Abstract

ABSTRACTThe Vikalp Film Festival of 2004 (Vikalp, meaning ‘alternative’ in Hindi) has been celebrated as a seminal event in Indian documentary history, an unprecedented, collective mobilization against censorship that also marked a distinct historical rupture in documentary film history in postcolonial India. In this article, I build on recent accounts of the festival by participants and scholars to explore (a) the nature of the interventions that ‘Vikalp’ sought to stage in the history of cinema censorship and (b) the shifts in political documentary film-making that it engendered vis-à vis histories of grassroots political activism in India, as well as emerging networked social movements globally.
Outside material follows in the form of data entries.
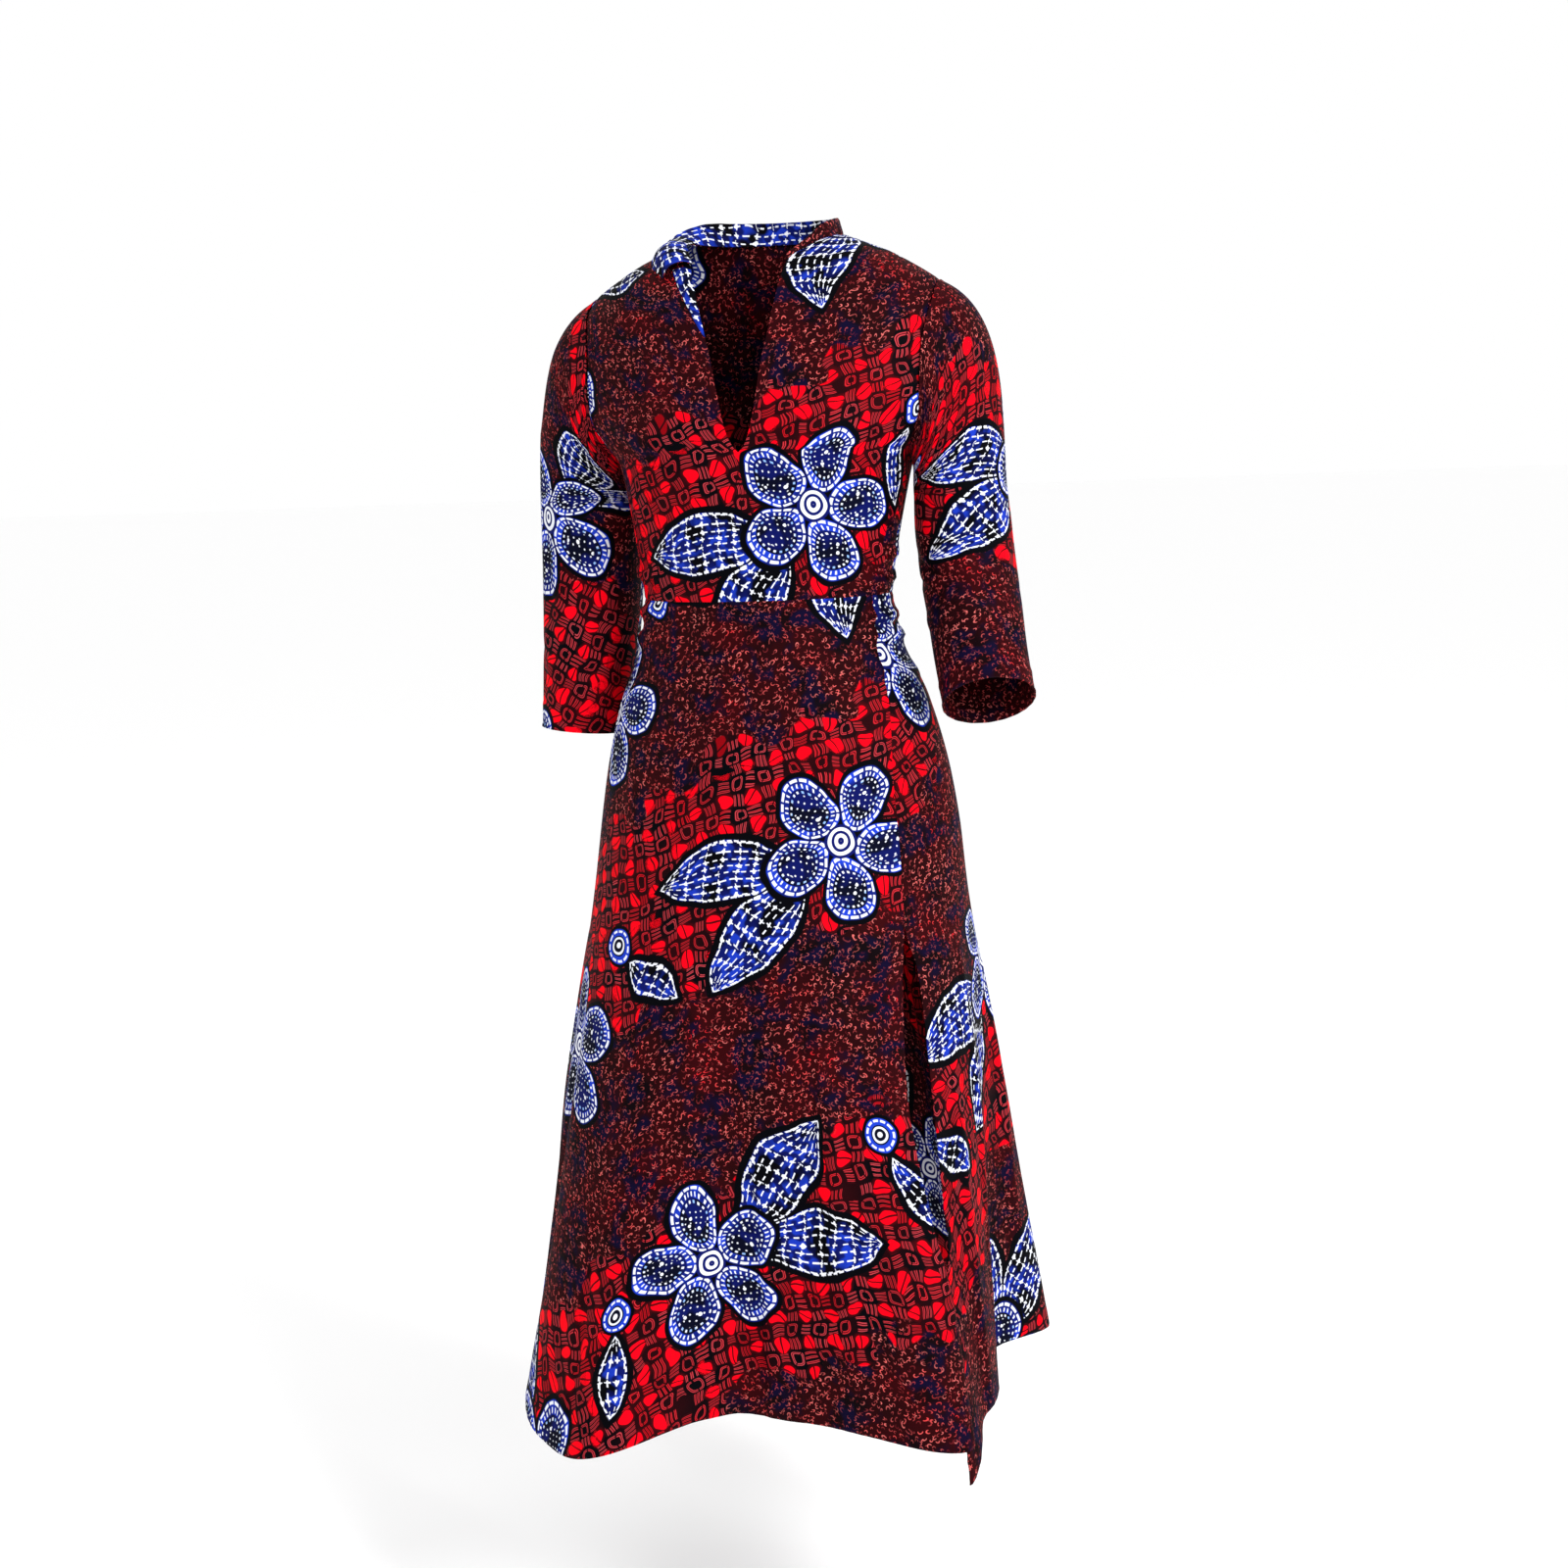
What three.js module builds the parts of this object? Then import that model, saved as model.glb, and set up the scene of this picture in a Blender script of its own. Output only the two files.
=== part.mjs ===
// Ankara wax print midi dress in its worn, hollow shape: fitted bodice with a slashed V neck and a small
// stand collar, set-in three-quarter sleeves, waist seam, flared skirt with a slit on the wearer's left front.
// Millimetres, +Z up, the front faces -Y and the wearer's left is +X. The origin is midway between the two
// side-neck points. Every piece is a thin wall of cloth, and neighbouring pieces stay a seam gap apart.
import * as THREE from 'three';

// ---- Driving dimensions ----
const CLOTH = 1.5; // wall thickness
const SEAM_GAP = 0.4; // clear space along each seam
const WAIST_Z = -360;
const HEM_Z = -1169;
const V_POINT = { z: -213, x: 4 };
const SLIT_TOP_Z = -676;
const COLLAR_END_Z = -25;
const FACING_END_Z = -99;
const ARMHOLE = { top: -52, bottom: -222, front: 21, back: 21 }; // front and back reach in degrees
const CENTRE_BACK = 180; // degrees; 0 is centre front and 90 the wearer's left side
const SIDE = 90;

// Body sections, top to bottom: half width, centre-front and centre-back y, y of the side seam, squareness.
const BODY = table(['z', 'half', 'front', 'back', 'seam', 'power'], [
  [0, 82, -48, 84, 0, 2.0],
  [-10, 108, -60, 86, 0, 2.0],
  [-21, 133, -70, 88, 0, 2.05],
  [-32, 152, -79, 90, 0, 2.1],
  [-52, 181, -93, 94, 0, 2.1],
  [-75, 197, -105, 96, 0, 2.15],
  [-100, 202, -114, 97, -2, 2.2],
  [-135, 200, -126, 95, -7, 2.25],
  [-175, 188, -136, 89, -14, 2.3],
  [-200, 168, -141, 83, -18, 2.35],
  [-222, 152, -142, 78, -21, 2.35],
  [-260, 144, -138, 66, -28, 2.25],
  [-310, 136, -131, 50, -38, 2.15],
  [-360, 130, -126, 40, -44, 2.1],
  [-408, 137, -134, 56, -42, 2.1],
  [-467, 162, -148, 76, -40, 2.05],
  [-544, 182, -166, 94, -38, 2.0],
  [-670, 200, -202, 108, -42, 2.0],
  [-775, 218, -222, 121, -45, 2.0],
  [-880, 236, -236, 135, -48, 2.0],
  [-990, 250, -245, 150, -50, 2.0],
  [-1100, 266, -255, 163, -52, 2.0],
  [-1200, 280, -264, 174, -53, 2.0],
]);

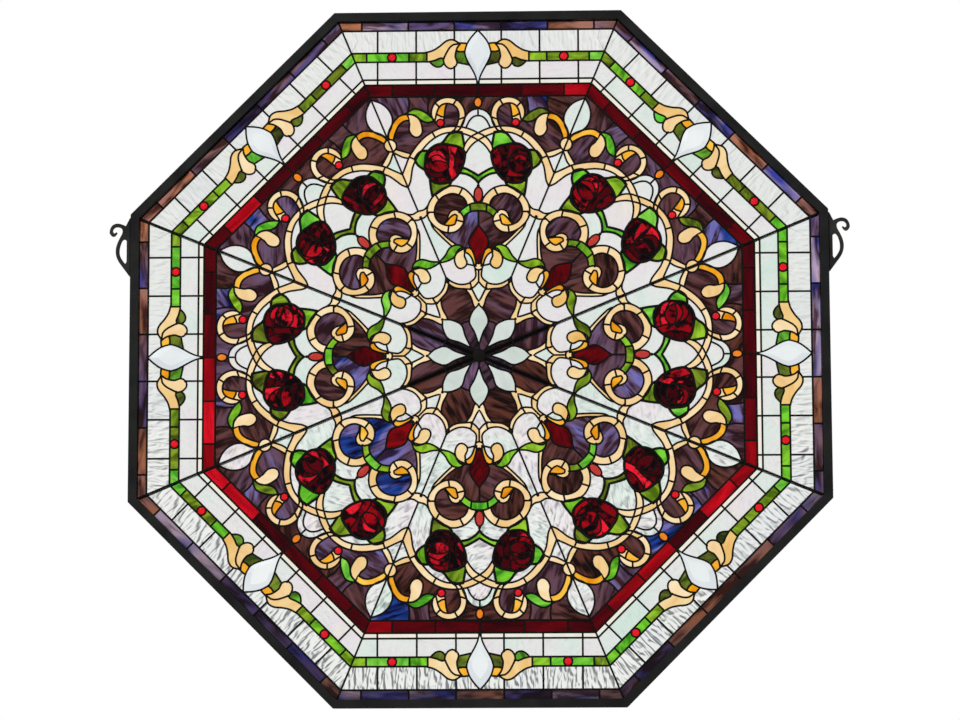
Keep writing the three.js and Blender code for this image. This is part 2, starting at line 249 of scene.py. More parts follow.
DIVIDERS = [
    (31, BORDER_LINE, PANE_EDGE), (92, BORDER_LINE, PANE_EDGE), (153.5, BORDER_LINE, PANE_EDGE),
    (31, 419.6, BORDER_LINE), (81.5, VINE_TOP, BORDER_LINE), (132.5, VINE_TOP, BORDER_LINE),
    (31, RUBY_LINE, 384), (81.5, RUBY_LINE, VINE_FOOT), (132.5, RUBY_LINE, VINE_FOOT),
    (91, VINE_FOOT, VINE_TOP), (147, VINE_FOOT, VINE_TOP),
    (57.5, FIELD, RUBY_LINE), (113.5, FIELD, RUBY_LINE),
]

# Lines on the axis of the side and on the axis of the corner, whose two halves are one line
SIDE_AXIS = [
    [(0, FIELD), (0, RUBY_LINE)],
    [(0, 97.5), (0, 113)],
    [(0, 222), (0, 229.4)],
]
CORNER_AXIS = [
    [(LEAN * FIELD, FIELD), (LEAN * PANE_EDGE, PANE_EDGE)],
    [(42.2, 101.9), (75.8, 183)],
    [(79, 190.6), (LEAN * FIELD, FIELD)],
]


def ellipse(x, z, wide, high):
    angles = [math.tau * i / ELLIPSE_STEPS for i in range(ELLIPSE_STEPS + 1)]
    return [(x + wide * math.cos(angle), z + high * math.sin(angle)) for angle in angles]


# Jewels: place, half width, half height and colour step of the jewel glass
ROUND_RED = 0.1
OVAL_ORANGE = 0.5
OVAL_PINK = 0.9
SIDE_JEWELS = [(0, 213, 5.5, 10, OVAL_PINK), (0, 336.2, 4.8, 6.6, OVAL_ORANGE)]
HALF_JEWELS = [(113.5, 397.5, 5.6, 5.6, ROUND_RED), (49.6, 309, 5, 5, ROUND_RED)]
KNOTS = [(0, 117.6, 5.4, 4.6)]
CORNER_KNOT = (LEAN * 279.2, 279.2, 8, 8.6)

# Puddles of solder: place and half width
PUDDLES = [
    (0, 362, 2.6), (0, 67.6, 2.0), (12.8, 45.4, 1.9), (10, 88.6, 1.9), (0, 122, 2.0), (18.4, 140.6, 1.9),
    (41.8, 100.9, 2.6), (25, 190, 1.9), (92.9, 224.6, 2.3), (76, 183, 2.0), (118.6, 289, 2.4), (22, 296, 2.2),
    (83, 261, 2.0), (0, 225, 2.2), (60, 213.4, 2.0), (31, 384, 1.8), (17.6, 404.4, 1.9), (45, 396, 1.8),
]

# What each pane is made of: runs of points that lie in panes of that glass
GLASSES = {
    "diamond": [[(0, 30), (0, 60)]],
    "spoke": [[(10, 24), (16, 39)]],
    "cream": [
        [(3, 70.5), (7.4, 80), (11, 86)], [(14, 92), (24, 91), (31, 92.6), (36, 96)],
        [(5.4, 96), (1.6, 100), (1, 110)], [(0, 117), (2, 117)],
        [(38, 149.4), (48, 158.6), (56, 167.6)],
        [(11, 206), (18, 215.6), (33, 219.8), (48, 215.6), (58, 205.6), (62, 195), (61.6, 183), (55, 174),
         (45, 168.6), (34, 168), (26, 173), (24, 180), (25, 187)],
        [(30, 190), (36, 187.4), (39.4, 182)],
        [(69, 190), (75, 186.4)],
        [(0, 290), (3, 290)], [(4, 293), (12, 296.6), (22, 299.6)], [(28, 300), (42, 299.6), (54, 295.6)],
        [(62, 291), (72, 282.6), (80, 272.6), (85.6, 263)], [(89, 258), (93, 246), (95, 236)],
        [(7, 287), (13, 280.6), (16.4, 274)],
        [(94, 266.6), (104, 269)], [(110, 278), (113, 283)],
        [(80, 296), (82, 305), (86, 315)],
        [(21.6, 307), (20.6, 320), (24, 331), (32, 338), (44, 339), (53.6, 333.6), (57.4, 325), (58, 318)],
        [(48.5, 315.6), (53, 317)],
        [(35, 402), (38, 396), (37, 389)],
    ],
    "pale_amber": [[(24, 120), (25, 128), (23, 138)], [(36, 416.6), (46, 408), (54, 401), (62, 398.6)]],
    "amber": [
        [(5.6, 126), (10, 133.4), (14.5, 138)], [(32, 178), (36, 180)],
        [(114, 295), (108.6, 307), (101, 316)], [(46, 322), (48, 330)], [(20, 410), (23, 410)],
    ],
    "green": [
        [(28, 141), (35, 137), (43, 129)], [(3, 197), (8, 196)], [(14, 193.6), (19, 189)],
        [(26, 291), (32, 287), (40, 284)], [(75, 266), (79, 261)], [(50, 223), (58, 220)],
        [(4, 236.6), (10, 241), (16, 244.2)], [(66, 315), (75, 319), (86, 324)],
        [(72, 397.5), (88, 397.5)], [(94, 397.5), (105, 397.5)], [(122, 397.5), (144, 397.5)],
        [(150, 397.5), (160, 397.5)],
    ],
    "olive": [[(20, 396), (27, 396)], [(52, 391), (57, 389)]],
    "bud": [[(2, 130), (5, 145), (2, 160)]],
    "purple": [
        [(30, 75), (36, 90), (24, 70)], [(14, 155), (20, 158)], [(6, 178), (12, 180)], [(30, 158), (40, 160)],
        [(30, 200), (45, 195), (50, 190)], [(24, 157), (34, 157)], [(95, 275), (100, 300), (96, 308)],
        [(86, 283), (104, 296)], [(31, 310), (30, 320), (36, 330)], [(6, 340), (14, 338), (16, 330)],
        [(62, 303), (70, 300)], [(70, 338), (82, 336)], [(100, 330), (112, 330)],
        [(125, 340), (108, 322)], [(62, 340), (63, 336)],
    ],
    "rose": [
        [(21, 262), (26, 250), (28, 244)], [(34, 240), (34, 262), (34, 276)], [(44, 276), (56, 279)],
        [(50, 252), (58, 250)], [(50, 259), (58, 260)], [(52, 269), (58, 270)], [(42, 262), (42, 268)],
        [(69, 262), (68, 254)], [(44, 240), (60, 240)], [(40, 233), (60, 233)], [(22, 270), (24, 264)],
    ],
}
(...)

While Vikalp did not ultimately succeed in changing the colonial-era censorship regulations that continue to govern film exhibition in India, I argue that it changed the terms on which censorship debates had played out by reimagining the role that documentary film could play in protests. Enacting a shift from viewing individual films as ‘tools’ in political struggle, Vikalp focused on the affective encounter between documentary narratives and diverse new audiences in the new millennium. The documentary film screenings and festivals that Vikalp helped mobilize became one node for a documentary ‘counter public’ that called on a reimagining of the form and aesthetics of political documentary film-making, as well as new relationships between artistic practice and activism that continue to circulate across material and physical spaces of film production and circulation in contemporary India.